An economic system based on amalgamating data from each individual and treating each individual equally would be a form of economic democracy. Also it may escape Arrow's proof that social choice is impossible because it departs from his model by virtue of the fact that each individual does not submit preferences about social states but only about his own personal and social consumption and willingness to work to support such consumption. Thus an analysis of the viability of this model might show that it is not impossible given a set of "rational and ethical criteria" (not necessarily the same set as Arrow uses to prove social choice impossible).
The following is the quote from Arrow:
THE ORDERING OF SOCIAL STATES
In the present study the objects of choice are social states. The most precise definition of a social state would be a complete description of the amount of each type of commodity in the hands of each individual, the amount of labor to be supplied by each individual, the amount of each productive resource invested in each type of productive activity, and the amounts of various types of collective activity, such as municipal services, diplomacy and its continuation by other means, and the erection of statues to famous men. It is assumed that each individual in the community has a definite ordering of all conceivable social states, in terms of their desirability to him. It is not assumed here that an individual's attitude toward different social states is determined exclusively by the commodity bundles which accrue to his lot under each. It is simply assumed that the individual orders all social states by whatever standards he deems relevant. A member of Veblen's leisure class might order the states solely on the criterion of his relative income standing in each; a believer in the equality of man might order them in accordance with some measure of income equality. Indeed, since, as mentioned above, some of the components of the social state, considered as a vector, are collective activities, purely individualistic assumptions are useless in analyzing such problems as the division of the national income between public and private expenditure. The present notation permits perfect generality in this respect . Needless to say, this generality is not without its price. More information would be available for analysis if the generality were restricted by a prior knowledge of the nature of individual orderings of social states. This problem will be touched on again.
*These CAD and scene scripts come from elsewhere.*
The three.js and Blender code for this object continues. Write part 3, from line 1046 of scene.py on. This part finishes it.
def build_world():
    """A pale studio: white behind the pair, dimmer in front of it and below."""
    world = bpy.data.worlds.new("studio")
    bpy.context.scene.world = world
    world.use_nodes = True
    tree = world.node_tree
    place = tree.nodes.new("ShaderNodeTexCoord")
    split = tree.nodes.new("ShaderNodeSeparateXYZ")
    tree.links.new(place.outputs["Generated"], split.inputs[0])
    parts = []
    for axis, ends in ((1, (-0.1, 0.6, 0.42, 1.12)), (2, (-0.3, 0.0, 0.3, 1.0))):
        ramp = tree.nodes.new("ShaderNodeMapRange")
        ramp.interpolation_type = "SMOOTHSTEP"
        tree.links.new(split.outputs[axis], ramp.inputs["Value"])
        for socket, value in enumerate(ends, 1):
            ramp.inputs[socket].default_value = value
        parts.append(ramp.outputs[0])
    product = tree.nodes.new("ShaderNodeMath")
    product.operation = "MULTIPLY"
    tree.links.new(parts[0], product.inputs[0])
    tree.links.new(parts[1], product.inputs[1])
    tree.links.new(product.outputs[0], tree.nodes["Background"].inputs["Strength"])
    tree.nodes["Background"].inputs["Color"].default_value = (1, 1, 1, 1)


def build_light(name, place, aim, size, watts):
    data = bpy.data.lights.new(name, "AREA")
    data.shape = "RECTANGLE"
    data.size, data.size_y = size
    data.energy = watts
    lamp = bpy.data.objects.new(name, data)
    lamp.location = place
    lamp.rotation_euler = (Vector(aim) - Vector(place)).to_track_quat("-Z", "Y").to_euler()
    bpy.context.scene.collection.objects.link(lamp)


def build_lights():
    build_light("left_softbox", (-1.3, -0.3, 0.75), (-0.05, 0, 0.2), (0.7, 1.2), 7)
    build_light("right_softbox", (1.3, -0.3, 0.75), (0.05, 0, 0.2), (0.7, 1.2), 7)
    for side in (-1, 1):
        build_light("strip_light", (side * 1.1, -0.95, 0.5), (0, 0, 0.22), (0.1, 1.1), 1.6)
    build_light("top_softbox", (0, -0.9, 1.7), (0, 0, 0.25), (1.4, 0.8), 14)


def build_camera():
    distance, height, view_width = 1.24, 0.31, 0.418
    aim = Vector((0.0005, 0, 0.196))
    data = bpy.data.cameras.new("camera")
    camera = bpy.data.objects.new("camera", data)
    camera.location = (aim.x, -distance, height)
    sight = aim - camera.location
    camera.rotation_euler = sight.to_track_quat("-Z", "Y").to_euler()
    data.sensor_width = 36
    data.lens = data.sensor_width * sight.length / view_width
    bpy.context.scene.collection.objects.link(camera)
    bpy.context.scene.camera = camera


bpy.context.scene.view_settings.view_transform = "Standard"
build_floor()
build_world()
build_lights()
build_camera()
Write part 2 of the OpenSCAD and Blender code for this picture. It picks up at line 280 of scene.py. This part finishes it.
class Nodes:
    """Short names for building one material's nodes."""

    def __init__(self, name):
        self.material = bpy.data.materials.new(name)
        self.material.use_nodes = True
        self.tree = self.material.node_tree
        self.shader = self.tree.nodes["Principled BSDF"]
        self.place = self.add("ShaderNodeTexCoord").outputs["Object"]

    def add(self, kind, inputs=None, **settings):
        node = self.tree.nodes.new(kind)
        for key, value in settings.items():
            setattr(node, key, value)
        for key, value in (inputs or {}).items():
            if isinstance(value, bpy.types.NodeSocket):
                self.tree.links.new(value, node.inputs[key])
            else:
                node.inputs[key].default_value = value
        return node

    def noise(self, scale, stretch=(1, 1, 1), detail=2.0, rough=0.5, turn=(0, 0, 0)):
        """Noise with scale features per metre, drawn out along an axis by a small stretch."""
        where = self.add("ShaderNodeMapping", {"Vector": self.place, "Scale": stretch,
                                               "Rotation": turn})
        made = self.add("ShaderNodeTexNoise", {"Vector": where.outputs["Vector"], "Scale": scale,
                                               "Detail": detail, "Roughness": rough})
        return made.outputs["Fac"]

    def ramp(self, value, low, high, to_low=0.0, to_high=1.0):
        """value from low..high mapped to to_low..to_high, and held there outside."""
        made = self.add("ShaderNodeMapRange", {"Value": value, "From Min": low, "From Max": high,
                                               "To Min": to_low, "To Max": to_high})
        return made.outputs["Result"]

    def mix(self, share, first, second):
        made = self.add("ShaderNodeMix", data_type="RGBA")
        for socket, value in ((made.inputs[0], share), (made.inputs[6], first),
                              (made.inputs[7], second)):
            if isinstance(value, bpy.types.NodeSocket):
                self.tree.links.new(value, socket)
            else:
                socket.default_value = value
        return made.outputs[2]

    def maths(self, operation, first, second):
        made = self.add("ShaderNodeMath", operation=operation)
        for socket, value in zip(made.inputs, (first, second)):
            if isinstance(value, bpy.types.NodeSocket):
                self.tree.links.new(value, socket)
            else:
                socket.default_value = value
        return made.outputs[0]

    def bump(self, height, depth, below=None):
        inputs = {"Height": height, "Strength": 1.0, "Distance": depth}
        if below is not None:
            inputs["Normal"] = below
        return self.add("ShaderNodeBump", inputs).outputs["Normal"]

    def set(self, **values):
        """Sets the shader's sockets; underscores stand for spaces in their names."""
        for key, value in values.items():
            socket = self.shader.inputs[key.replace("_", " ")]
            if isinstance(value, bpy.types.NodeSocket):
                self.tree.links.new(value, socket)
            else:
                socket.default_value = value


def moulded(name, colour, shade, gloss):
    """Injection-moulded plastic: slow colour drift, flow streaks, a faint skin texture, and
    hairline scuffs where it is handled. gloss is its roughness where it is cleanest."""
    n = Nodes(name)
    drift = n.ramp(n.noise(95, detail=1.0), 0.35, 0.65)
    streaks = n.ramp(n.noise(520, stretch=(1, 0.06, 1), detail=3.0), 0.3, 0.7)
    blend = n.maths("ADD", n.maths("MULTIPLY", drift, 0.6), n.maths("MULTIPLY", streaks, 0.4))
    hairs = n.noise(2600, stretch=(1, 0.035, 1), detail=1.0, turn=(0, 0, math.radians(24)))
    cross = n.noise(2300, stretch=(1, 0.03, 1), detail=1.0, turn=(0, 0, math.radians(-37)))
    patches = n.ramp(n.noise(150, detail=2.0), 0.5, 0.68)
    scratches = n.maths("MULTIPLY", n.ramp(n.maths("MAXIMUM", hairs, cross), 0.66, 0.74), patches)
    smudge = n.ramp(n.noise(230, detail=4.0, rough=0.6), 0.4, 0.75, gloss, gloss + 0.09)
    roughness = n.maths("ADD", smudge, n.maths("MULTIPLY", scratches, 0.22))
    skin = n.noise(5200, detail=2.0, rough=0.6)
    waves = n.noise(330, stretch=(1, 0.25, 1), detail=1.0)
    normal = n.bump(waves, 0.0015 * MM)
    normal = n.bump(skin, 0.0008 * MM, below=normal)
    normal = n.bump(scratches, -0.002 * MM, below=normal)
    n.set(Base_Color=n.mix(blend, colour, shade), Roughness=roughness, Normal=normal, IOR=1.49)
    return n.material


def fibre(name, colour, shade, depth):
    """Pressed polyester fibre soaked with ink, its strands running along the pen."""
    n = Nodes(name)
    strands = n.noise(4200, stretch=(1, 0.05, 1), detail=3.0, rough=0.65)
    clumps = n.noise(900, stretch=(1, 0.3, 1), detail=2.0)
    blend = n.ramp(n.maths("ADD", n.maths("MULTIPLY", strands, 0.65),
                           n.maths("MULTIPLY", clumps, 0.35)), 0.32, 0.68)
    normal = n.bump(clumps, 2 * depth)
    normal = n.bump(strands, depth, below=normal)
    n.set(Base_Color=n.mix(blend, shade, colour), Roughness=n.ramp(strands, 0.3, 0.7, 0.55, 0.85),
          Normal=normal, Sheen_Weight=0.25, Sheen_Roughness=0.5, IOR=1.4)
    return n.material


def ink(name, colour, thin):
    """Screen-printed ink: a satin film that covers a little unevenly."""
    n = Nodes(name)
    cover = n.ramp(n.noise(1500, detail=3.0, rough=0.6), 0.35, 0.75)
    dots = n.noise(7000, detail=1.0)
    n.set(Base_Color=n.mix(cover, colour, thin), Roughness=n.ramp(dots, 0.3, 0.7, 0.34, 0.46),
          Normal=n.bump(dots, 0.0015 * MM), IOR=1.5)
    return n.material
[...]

In general, there will, then, be a difference between the ordering of social states according to the direct consumption of the individual and the ordering when the individual adds his general standards of equity (or perhaps his standards of pecuniary emulation).14 We may refer to the former ordering as reflecting the tastes of the individual and the latter as reflecting his values. The distinction between the two is by no means clear-cut. An individual with esthetic feelings certainly derives pleasure from his neighbor's having a well-tended lawn. Under the system of a free market, such feelings play no direct part in social choice; yet psychologically they differ only slightly from the pleasure in one's own lawn. Intuitively, of course, we feel that not all the possible preferences which an individual might have ought to count; his preferences for matters which are "none of his business" should be irrelevant. Without challenging this view, I should like to emphasize that the decision as to which preferences are relevant and which are not is itself a value judgment and cannot be settled on an a priori basis. From a formal point of view, one cannot distinguish between an individual's dislike for having his grounds ruined by factory smoke and his extreme distaste for the existence of heathenism in Central Africa. There are probably not a few individuals in this country who would regard the former feeling as irrelevant for social policy and the latter as relevant, though the majority would probably reverse the judgment. I merely wish to emphasize here that we must look at the entire system of values, including values about values, in seeking for a truly general theory of social welfare.
It is the ordering according to values which takes into account all the desires of the individual, including the highly important socializing desires, and which is primarily relevant for the achievement of a social maximum. The market mechanism, however, takes into account only the ordering according to tastes. This distinction is the analogue, on the side of consumption, of the divergence between social and private costs in production developed by Professor Pigou.15
14. This distinction has been stressed to the author by M. Friedman, The University of Chicago. 15. A. C. Pigou, The Economics of Welfare, London: Macmillan and Co., 1920, Part II, Chapter VI. For the analogy, see Samuelson, op. cit., p. 224; Reder, op. cit., pp. 64-67; G. Tintner, "A Note on Welfare Economics," Econometrica, Vol. 14, January, 1946, pp. 69-78.